The dangers to democracy are clear, computer scientists and voter security advocates say - hackers, power failures, downed phone lines, even conspiracies to alter the vote by insiders at equipment vendors.

And since most touch-screen terminals lack traditional printers and don't produce paper records for every vote cast, thorough recounts are impossible.

In Keene, N.H., Larry Phillips, 57, said he had no doubts that workers at his local recreation center counted his vote for Howard Dean properly in Tuesday's primary.

"I have confidence in the process, in the fact that I know the people when I walk into the polling place, and ultimately in the little machine the ballot is fed into," said Phillips, a psychologist. "Maybe New Hampshire is an anomaly, but I'd suspect people would want the same confidence wherever they are in any system they're using."

Slightly more than half the 282,000 ballots from the state's Democratic and Republican primaries are counted by optical scan machines, similar to the method used for SAT exams. Poll workers hand count about 45 percent of the votes, and all the ballots are then stored in county lock boxes in case of a recount.

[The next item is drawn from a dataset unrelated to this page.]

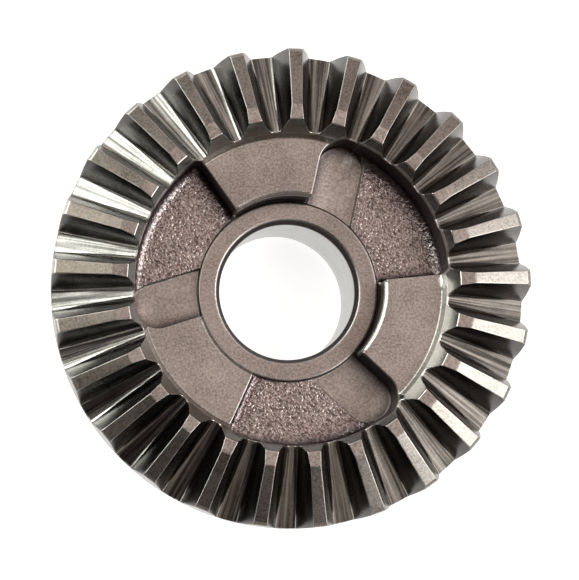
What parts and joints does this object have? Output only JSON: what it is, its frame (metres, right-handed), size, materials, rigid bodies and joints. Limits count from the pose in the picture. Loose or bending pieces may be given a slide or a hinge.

"There's no hemming and hawing, or saying the computer ate the ballots," said Leo Pepino, 77, a state representative from Manchester. Pepino introduced the paper trail bill in 1994, after paperless Shouptronic computers in the state's largest city couldn't perform traditional recounts and a local computer programmer said the machines were flawed.

Although New Hampshire's last primary recount was in the 1980s, about 1 in 4 elections statewide are recounted each year. Poll workers say the process usually takes only a few days.

"People in other states talk about the unbelievable burden of recounts," said Anthony Stevens, New Hampshire's assistant secretary of state. "They don't realize the cost of restoring legitimacy is far greater than the cost of maintaining it."